The caller of MyMethod can now pass in the real
HttpContext to this method like so...

IHttpContext context = DuckTyping.Cast<IHttpContext>(HttpContext.Current);
MyMethod(context);

What’s great about this is that the code that contains the
MyMethod method is no longer tightly coupled to the
System.Web code and does not need to reference that assembly. Also,
I didn’t have to write a class that implements the IHttpContext
interface and wraps and forwards calls to the private HttpContext
instance, saving me a lot of typing (no pun intended).

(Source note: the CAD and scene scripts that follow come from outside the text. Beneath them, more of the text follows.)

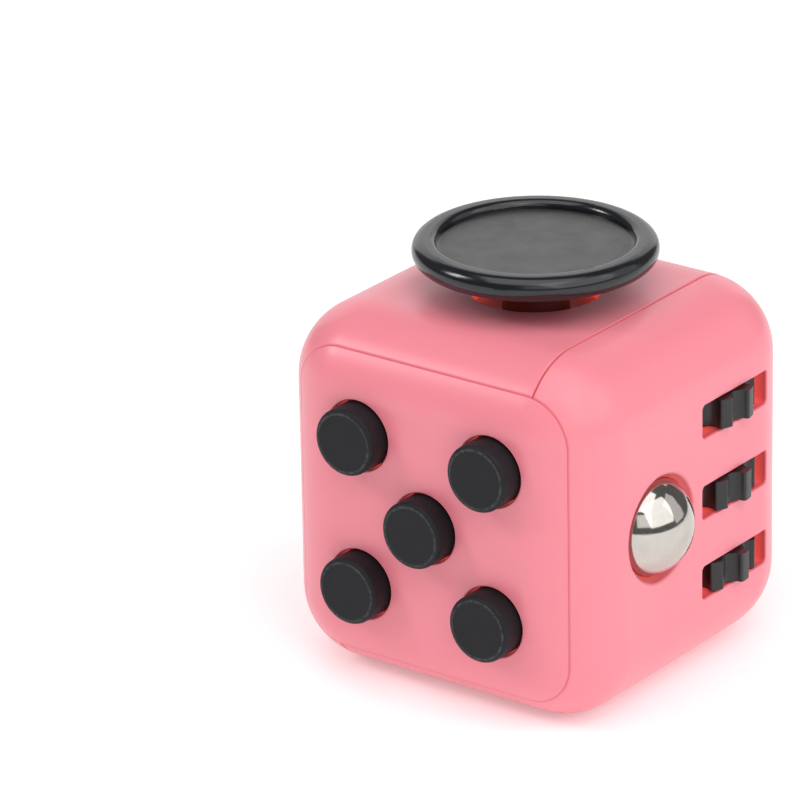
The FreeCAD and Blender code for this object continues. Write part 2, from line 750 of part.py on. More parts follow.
def upper_shell(outer, ring):
    """The flip side and the top, in one L."""
    reach = "cavity - bracket_front"
    levels = ["half %s bracket_post" % side for side in ("+", "-")]
    posts = [rod("post_radius", reach, ("-cavity", "0", level), "+x") for level in levels]
    posts += [rod("tray_lug", "ceiling - tray_top", (x, y, "tray_top")) for x, y in tray_posts()]
    pilots = [rod("pilot", reach, ("-cavity", "0", level), "+x") for level in levels]
    pilots += [rod("pilot", "ceiling - tray_floor", (x, y, "tray_floor")) for x, y in tray_posts()]
    opening = soft_box(
        ("-half - overrun", "-cavity + overrun"),
        ("-flip_width / 2", "flip_width / 2"),
        ("half - flip_length / 2", "half + flip_length / 2"),
        "flip_corner",
        Vector(1, 0, 0),
    )
    hole = rod("glide_hole", "wall + 2 * overrun", ("0", "0", "ceiling - overrun"))
    bottom = "tongue_top - tongue_depth"
    lips = tongues("+", (bottom, "tongue_top"), (bottom, "ceiling + tongue_bite"))
    slab = shared([ring, shell_region("-")])
    keep("upper_shell", eased(cut(joined([slab] + lips + posts), [opening, hole] + pilots), outer))


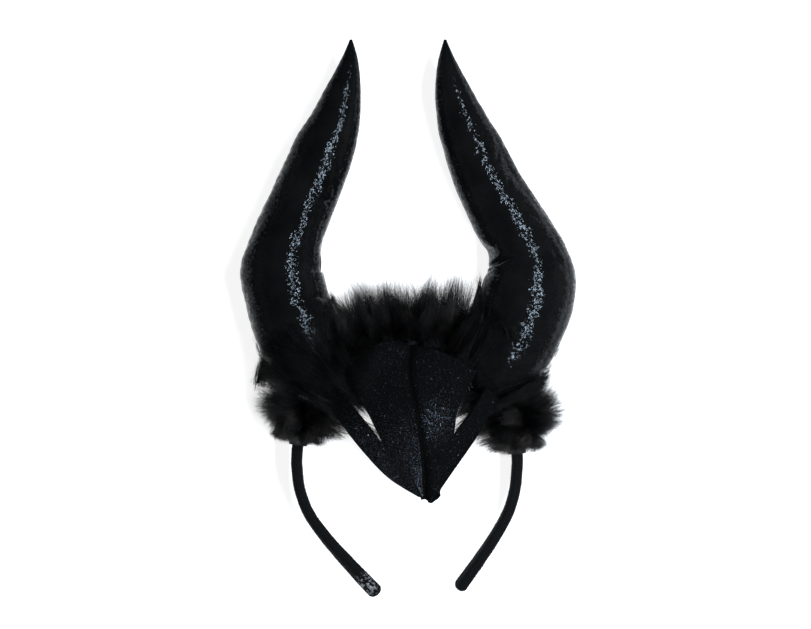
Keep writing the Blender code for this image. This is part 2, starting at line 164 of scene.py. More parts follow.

Should I decide at a later point to pass in a custom
implementation of IHttpContext rather than the one in
System.Web, I now have that option.

Yet another benefit is that I can now test MyMethod
using a mock framework such as RhinoMocks like
so...

MockRepository mocks = new MockRepository();
IHttpContext mockContext;
using (mocks.Record())
{
  mockContext = mocks.DynamicMock<IHttpContext>();
  IHttpRequest request = mocks.DynamicMock<IHttpRequest>();
  SetupResult.For(mockContext.Request).Return(request);
  SetupResult.For(request.Url).Return(new Uri("http://haacked.com/"));
}
using (mocks.Playback())
{
  MyMethod(mockContext);
}

You might wonder if I can go the opposite direction. Can I write
my own version of HttpContext and using duck typing cast it to
HttpContext? I tried that and it didn’t work. I believe that’s
because HttpContext is a sealed class and I think the Duck Typing
Project generates a dynamic proxy that inherits from the type you pass in. Since
we can’t inherit from a sealed class, we can’t simply cast a compatible type to
HttpContext. The above examples work because we’re duck type
casting to an interface.

With C#, if you need a class you’re writing to act like both a
duck and a rabbit, it makes sense to implement those
interfaces. But sometimes you need a class you didn’t write and cannot change
(such as the Base Class Libraries) to act like a duck. In that
case, this duck typing framework is a useful tool in your toolbox.